I am distressed by the recent police shooting and killing of unarmed civilians and, in one incident, the death of a man by an illegal choke hold. In each incident the victim was African American, including a 12-year-old boy brandishing a BB gun (the age I was when police confiscated my water pistol).
Those of us who are white have had to recognize that African-American communities experience and perceive the police differently and are treated differently by the police. While my experience confirms the comforting Chicago police motto, “To Serve and Protect,” many blacks in Chicago likely don’t see it that way at all.
One picture from Ferguson, Missouri, captures the enormous gap in perception. An African-American man in jeans, T-shirt, and backward baseball cap raises his arms in the “don’t shoot” gesture as he backs away from three law enforcement officers in full paramilitary gear. Their automatic weapons are pointed directly at the retreating black man.

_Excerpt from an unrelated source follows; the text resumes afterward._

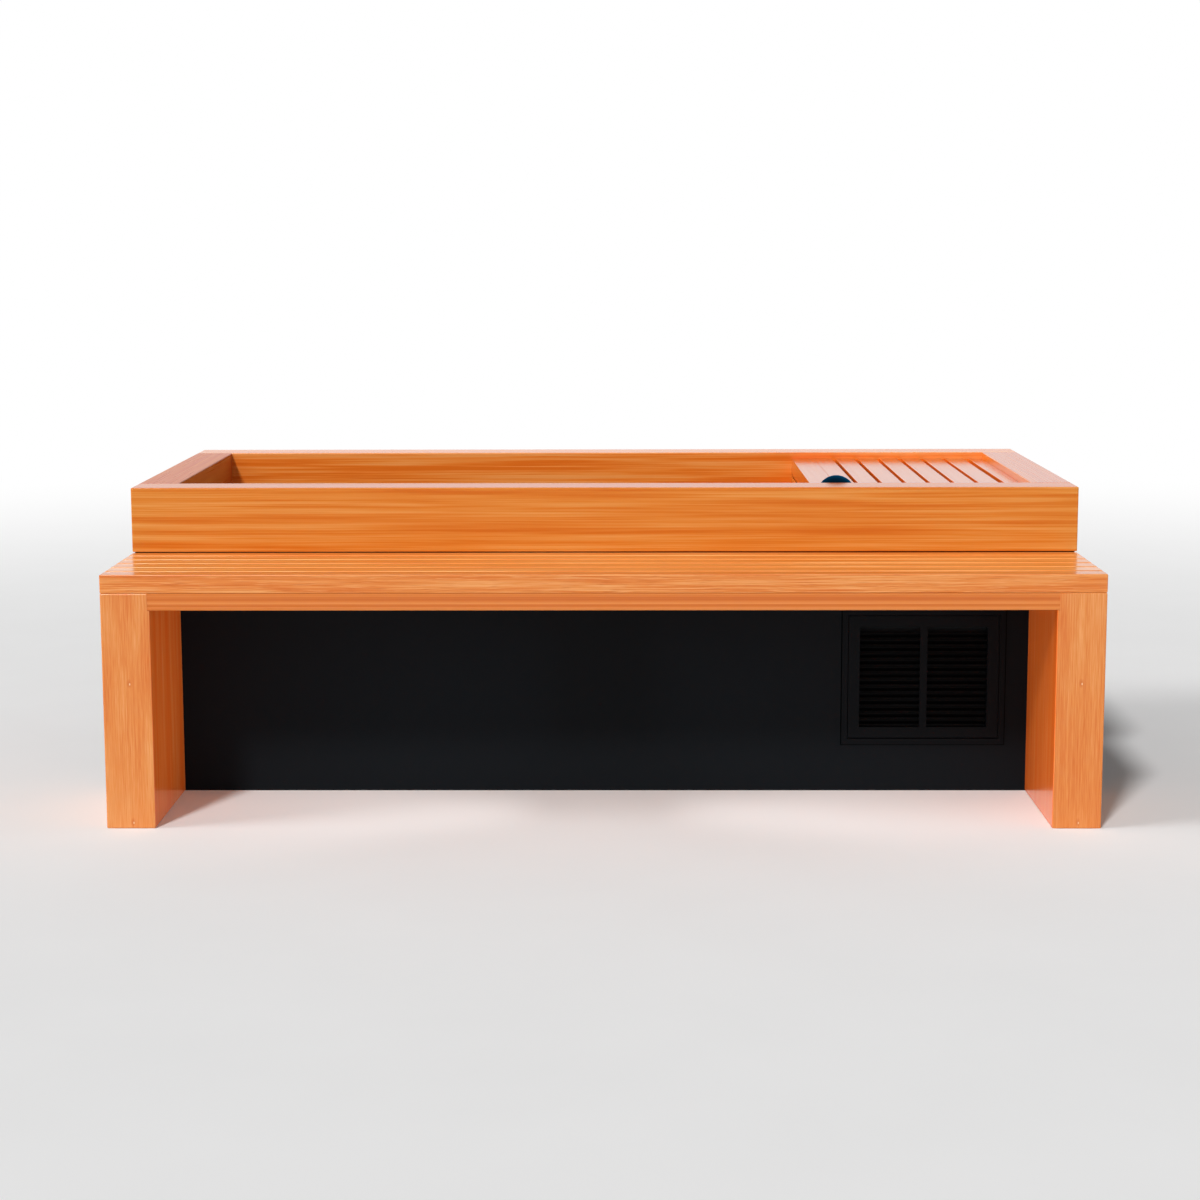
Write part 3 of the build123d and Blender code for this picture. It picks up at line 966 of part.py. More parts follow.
with BuildPart() as filter_lid:
    rod_z(COLUMN_X, SUCTION_Y, (LID_BASE, LID_TOP), NECK_RADIUS)
    rod_z(COLUMN_X, SUCTION_Y, (LID_BASE - LID_PLUG_DEPTH, LID_BASE), FILTER_BORE - LID_CLEARANCE)
    with Locations((COLUMN_X, SUCTION_Y, LID_TOP + LID_BAR[2] / 2)):
        Box(*LID_BAR)
    fillet(filter_lid.edges().group_by(Axis.Z)[-1], EDGE_ROUND)
save(filter_lid, "filter_lid")

# Drain valve behind the access hole, its lever on a stem, and the spigot for a hose end
DRAIN_VALVE_BACK = DRAIN_SPIGOT_END - DRAIN_SPIGOT_REACH
DRAIN_VALVE_Y = (DRAIN_VALVE_BACK - DRAIN_VALVE_LENGTH, DRAIN_VALVE_BACK)
STEM_Y = sum(DRAIN_VALVE_Y) / 2
BONNET_TOP = DRAIN_PIPE_Z + DRAIN_VALVE_RADIUS + DRAIN_BONNET_HEIGHT
STEM_BASE = DRAIN_PIPE_Z + DRAIN_VALVE_RADIUS - DRAIN_STEM_BITE
LEVER_BASE = BONNET_TOP + LID_CLEARANCE
SPIGOT_START = DRAIN_SPIGOT_END - DRAIN_SPIGOT_LENGTH

with BuildPart() as drain_valve:
    rod_y(DRAIN_RUN_X, DRAIN_VALVE_Y, DRAIN_PIPE_Z, DRAIN_VALVE_RADIUS)
    fillet(drain_valve.edges().filter_by(GeomType.CIRCLE), EDGE_ROUND)
    rod_z(DRAIN_RUN_X, STEM_Y, (DRAIN_PIPE_Z, BONNET_TOP), BOLT_HEAD_RADIUS)
    rod_y(DRAIN_RUN_X, (STEM_Y, SPIGOT_START), DRAIN_PIPE_Z, PIPE_RADIUS)
    rod_y(DRAIN_RUN_X, (SPIGOT_START, DRAIN_SPIGOT_END), DRAIN_PIPE_Z, DRAIN_SPIGOT_RADIUS)
    rod_y(DRAIN_RUN_X, (DRAIN_VALVE_Y[0], DRAIN_SPIGOT_END), DRAIN_PIPE_Z, PIPE_BORE, Mode.SUBTRACT)
    rod_z(DRAIN_RUN_X, STEM_Y, (STEM_BASE, BONNET_TOP), DRAIN_STEM_RADIUS + DRAIN_STEM_CLEARANCE,
          Mode.SUBTRACT)
save(drain_valve, "drain_valve")

with BuildPart() as drain_handle:
    rod_z(DRAIN_RUN_X, STEM_Y, (STEM_BASE + LID_CLEARANCE, LEVER_BASE + DRAIN_LEVER_THICKNESS),
          DRAIN_STEM_RADIUS)
    with BuildSketch(Plane.XY.offset(LEVER_BASE)):
        with Locations((DRAIN_RUN_X + DRAIN_LEVER_LENGTH / 2, STEM_Y)):
            SlotCenterToCenter(DRAIN_LEVER_LENGTH, DRAIN_LEVER_WIDTH)
    extrude(amount=DRAIN_LEVER_THICKNESS)
save(drain_handle, "drain_handle")

# Water pipes: suction, pump to filter, filter to exchanger, exchanger to valve,
# valve to return eye, and the drain run
WATER_RUNS = [
    [(NECK_END, SUCTION_Y, SUCTION_Z), (VOLUTE_X[0] - BOSS_LENGTH, SUCTION_Y, SUCTION_Z)],
    [(PUMP_X, SUCTION_Y, PUMP_OUTLET_Z), (PUMP_X, SUCTION_Y, FILTER_INLET_Z),
     (COLUMN_X - FILTER_REACH, SUCTION_Y, FILTER_INLET_Z)],
    [(COLUMN_X, SUCTION_Y - FILTER_REACH, FILTER_OUTLET_Z),
     (COLUMN_X, CHILLER_Y + EXCHANGER_REACH, FILTER_OUTLET_Z)],
    [(EXCHANGER_PORT_X, CHILLER_Y, OVERHEAD_Z), (OVERHEAD_X, CHILLER_Y, OVERHEAD_Z),
     (OVERHEAD_X, KNOB_Y, OVERHEAD_Z), (OVERHEAD_X, KNOB_Y, FEED_PORT_Z),
     (KNOB_X + VALVE_PORT, KNOB_Y, FEED_PORT_Z)],
    [(KNOB_X, KNOB_Y + VALVE_PORT, JET_PORT_Z), (KNOB_X, RETURN_Y, JET_PORT_Z),
     (RETURN_DROP_X, RETURN_Y, JET_PORT_Z), (RETURN_DROP_X, RETURN_Y, RETURN_Z),
     (NECK_END, RETURN_Y, RETURN_Z)],
    [(DRAIN_X + DRAIN_BODY_RADIUS, DRAIN_Y, DRAIN_PIPE_Z), (DRAIN_RUN_X, DRAIN_Y, DRAIN_PIPE_Z),
     (DRAIN_RUN_X, DRAIN_VALVE_Y[0], DRAIN_PIPE_Z)],
]
pipe_runs = [tube(run, PIPE_RADIUS, PIPE_WALL, PIPE_BEND) for run in WATER_RUNS]

with BuildPart() as water_pipes:
    add(pipe_runs)
save(water_pipes, "water_pipes")

# Control box on the back skirt, and the power inlet through it
with BuildPart() as control_box:
    block((CONTROL_BOX_X - CONTROL_BOX[0] / 2, CONTROL_BOX_X + CONTROL_BOX[0] / 2),
          (FRAME_BACK - CONTROL_BOX[1], FRAME_BACK),
          (CONTROL_BOX_Z - CONTROL_BOX[2] / 2, CONTROL_BOX_Z + CONTROL_BOX[2] / 2))
    fillet(control_box.edges().filter_by(Axis.Y), CONTROL_BOX_ROUND)
save(control_box, "control_box")

with BuildPart() as power_inlet:
    with BuildSketch(Plane.XZ.offset(-(SKIRT_BACK + INLET_FLANGE_DEPTH))):
        with Locations((INLET_X, INLET_Z)):
            RectangleRounded(INLET_FLANGE, INLET_FLANGE, CONTROL_BOX_ROUND)
    extrude(amount=INLET_FLANGE_DEPTH)
    rod_y(INLET_X, (SKIRT_BACK - INLET_BODY_DEPTH, SKIRT_BACK), INLET_Z, INLET_BODY_RADIUS)
    rod_y(INLET_X, (SKIRT_BACK - INLET_SOCKET_DEPTH, SKIRT_BACK + INLET_FLANGE_DEPTH), INLET_Z,
          INLET_SOCKET_RADIUS, Mode.SUBTRACT)
    with Locations(Plane(origin=(INLET_X, SKIRT_BACK - INLET_SOCKET_DEPTH, INLET_Z), z_dir=(0, 1, 0))):
        with PolarLocations(INLET_PIN_CIRCLE, INLET_PIN_COUNT):
            Cylinder(INLET_PIN_RADIUS, INLET_PIN_LENGTH, align=(Align.CENTER, Align.CENTER, Align.MIN))
save(power_inlet, "power_inlet")

# Bench seat: lengthwise boards, the two outer ones narrower
SEAT_BASE = BENCH_HEIGHT - SEAT_BOARD_THICKNESS
SEAT_STRETCH = SKIRT_FRONT - SEAT_BACK_CLEARANCE - BENCH_FRONT
SEAT_GAPS = (SEAT_BOARD_COUNT - 1) * SEAT_GAP
SEAT_BOARD_WIDTH = (SEAT_STRETCH - SEAT_GAPS - 2 * SEAT_EDGE_BOARD_WIDTH) / (SEAT_BOARD_COUNT - 2)

seat_front = BENCH_FRONT
for index in range(SEAT_BOARD_COUNT):
    outer = index in (0, SEAT_BOARD_COUNT - 1)
    width = SEAT_EDGE_BOARD_WIDTH if outer else SEAT_BOARD_WIDTH
    with BuildPart() as bench_slat:
        block((-END_X, END_X), (seat_front, seat_front + width), (SEAT_BASE, BENCH_HEIGHT))
        fillet(bench_slat.edges(), SEAT_ROUND)
    save(bench_slat, f"bench_slat_{index + 1}")
    seat_front += width + SEAT_GAP

# Bench rails, let a little way into the legs, and the battens between them
LEG_INNER_X = END_X - LEG_WIDTH
RAIL_X = (-(LEG_INNER_X + APRON_HOUSING), LEG_INNER_X + APRON_HOUSING)
RAIL_Z = (SEAT_BASE - APRON_HEIGHT, SEAT_BASE)
APRON_Y = (BENCH_FRONT + APRON_SETBACK, BENCH_FRONT + APRON_SETBACK + APRON_THICKNESS)
BACK_RAIL_Y = (SKIRT_FRONT - APRON_THICKNESS, SKIRT_FRONT)
BOLT_TIP = SKIRT_FRONT - BOLT_BITE

with BuildPart() as bench_apron:
    block(RAIL_X, APRON_Y, RAIL_Z)
    fillet(bench_apron.edges().filter_by(Axis.X).group_by(Axis.Y)[0].sort_by(Axis.Z)[0], EDGE_ROUND)
save(bench_apron, "bench_apron")

with BuildPart() as bench_back_rail:
    block(RAIL_X, BACK_RAIL_Y, RAIL_Z)
    for x, z in BOLT_SPOTS:
        rod_y(x, (BOLT_TIP, SKIRT_FRONT), z, BOLT_RADIUS, Mode.SUBTRACT)
save(bench_back_rail, "bench_back_rail")

with BuildPart() as bench_battens:
    for x in BENCH_BATTEN_X:
        block((x - BENCH_BATTEN_WIDTH / 2, x + BENCH_BATTEN_WIDTH / 2), (APRON_Y[1], BACK_RAIL_Y[0]),
              (SEAT_BASE - BENCH_BATTEN_THICKNESS, SEAT_BASE))
save(bench_battens, "bench_battens")

# Slab legs, housed out for both rails and drilled for the bolts
for name, side in (("left_leg", (-END_X, -LEG_INNER_X)), ("right_leg", (LEG_INNER_X, END_X))):
    with BuildPart() as leg:
        block(side, (BENCH_FRONT, SKIRT_FRONT), (0, SEAT_BASE))
        fillet(leg.edges(), LEG_ROUND)
        block(RAIL_X, (BENCH_FRONT, APRON_Y[1]), RAIL_Z, Mode.SUBTRACT)
        block(RAIL_X, BACK_RAIL_Y, RAIL_Z, Mode.SUBTRACT)
        for x, z in BOLT_SPOTS:
            rod_y(x, (BOLT_TIP, SKIRT_FRONT), z, BOLT_RADIUS, Mode.SUBTRACT)
    save(leg, name)

# Bolts from inside the frame posts into the legs and the back rail
HEAD_Y = (FRAME_FRONT + TUBE, FRAME_FRONT + TUBE + BOLT_HEAD_HEIGHT)

with BuildPart() as bench_bolts:
    for x, z in BOLT_SPOTS:
        rod_y(x, (BOLT_TIP, HEAD_Y[0]), z, BOLT_RADIUS)
    with BuildSketch(Plane.XZ.offset(-HEAD_Y[1])):
        with Locations(*BOLT_SPOTS):
            RegularPolygon(BOLT_HEAD_RADIUS, 6)
    extrude(amount=BOLT_HEAD_HEIGHT)
save(bench_bolts, "bench_bolts")
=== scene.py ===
"""Cold plunge tub: a cedar rim, deck and bench over charcoal panels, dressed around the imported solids."""
import logging
import math
from dataclasses import dataclass, field
from enum import Enum
from typing import Any, Iterable, Mapping, Optional, Sequence

import bpy
from mathutils import Matrix, Vector


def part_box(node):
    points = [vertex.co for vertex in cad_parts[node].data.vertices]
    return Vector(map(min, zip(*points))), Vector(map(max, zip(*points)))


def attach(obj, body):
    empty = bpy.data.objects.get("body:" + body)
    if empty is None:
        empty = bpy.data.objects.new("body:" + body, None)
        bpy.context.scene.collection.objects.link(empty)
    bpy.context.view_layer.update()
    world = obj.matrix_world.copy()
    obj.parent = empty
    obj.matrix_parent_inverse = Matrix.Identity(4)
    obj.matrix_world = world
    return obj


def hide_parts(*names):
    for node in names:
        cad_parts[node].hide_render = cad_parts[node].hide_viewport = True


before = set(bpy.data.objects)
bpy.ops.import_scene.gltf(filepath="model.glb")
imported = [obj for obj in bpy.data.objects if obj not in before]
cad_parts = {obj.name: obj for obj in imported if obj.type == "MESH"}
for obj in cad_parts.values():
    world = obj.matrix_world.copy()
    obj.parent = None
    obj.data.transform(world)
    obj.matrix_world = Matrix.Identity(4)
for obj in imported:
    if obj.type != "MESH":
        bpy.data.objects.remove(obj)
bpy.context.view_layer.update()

MM = 0.001
HALF_TURN = math.pi

log = logging.getLogger("plunge_tub")


# Small helpers

def linear(code: str) -> tuple[float, float, float, float]:
    """Turns an sRGB hex colour to the linear colour that shaders take.

    Args:
        code: the colour as "#RRGGBB".

    Returns:
        Red, green, blue and a full alpha.
    """
    channels = [int(code[start:start + 2], 16) / 255 for start in (1, 3, 5)]
    return (*[c / 12.92 if c <= 0.04045 else ((c + 0.055) / 1.055) ** 2.4 for c in channels], 1.0)


def add_node(tree: bpy.types.NodeTree, kind: str, inputs: Optional[Mapping[Any, Any]] = None,
             **settings: Any) -> bpy.types.Node:
    """Adds one node with its settings and links.

    Args:
        tree: the tree that gets the node.
        kind: the node's type name.
        inputs: input names or numbers, each with a value, or with a node or socket to link from.
        **settings: properties of the node.

    Returns:
        The new node.
    """
    node = tree.nodes.new(kind)
    for name, value in settings.items():
        setattr(node, name, value)
    for key, value in (inputs or {}).items():
        if isinstance(value, bpy.types.Node):
            value = next(socket for socket in value.outputs if socket.enabled)
        if isinstance(value, bpy.types.NodeSocket):
            tree.links.new(value, node.inputs[key])
        else:
            node.inputs[key].default_value = value
    return node


def new_material(name: str) -> tuple[bpy.types.Material, bpy.types.NodeTree]:
    """Makes a material with an empty node tree.

    Args:
        name: the material's name.

    Returns:
        The material and its tree.
    """
    material = bpy.data.materials.new(name)
    material.use_nodes = True
    material.node_tree.nodes.clear()
    return material, material.node_tree


def dress(node: str, material: bpy.types.Material) -> bpy.types.Object:
    """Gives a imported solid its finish.

    Args:
        node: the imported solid's name.
        material: the finish.

    Returns:
        The solid's object.
    """
    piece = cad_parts[node]
    for place in piece.material_slots:
        place.material = material
    return piece


# Finishes

class Grain(Enum):
    """The axis that a board's grain runs along."""

    ALONG_X = 0
    ALONG_Y = 1
    ALONG_Z = 2

    def stretch(self, length_mm: float, width_mm: float) -> tuple[float, ...]:
        """Gives a pattern's scale, long along the grain and narrow across it.

        Args:
            length_mm: a feature's length along the grain.
            width_mm: its width across the grain.

        Returns:
            The scale on each axis, per metre.
        """
        scale = [1 / (width_mm * MM)] * 3
        scale[self.value] = 1 / (length_mm * MM)
        return tuple(scale)

    def across(self, amount: float) -> tuple[float, ...]:
        """Gives an amount on the two axes across the grain, and none along it."""
        return tuple(0.0 if axis == self.value else amount for axis in range(3))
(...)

Prominent right-wing politicians are attempting to deepen the conflict by blaming the victims. Some police union officers are arguing that there is widespread hostility toward police in general, which there most certainly is not.
Our country needs a national conversation between police and the communities they serve, with an acknowledgment of past inequities, a renewed appreciation for those who serve and protect, and a renewed commitment on the part of the judicial system, including law enforcement, to ensuring that skin color has nothing to do with the way citizens are treated.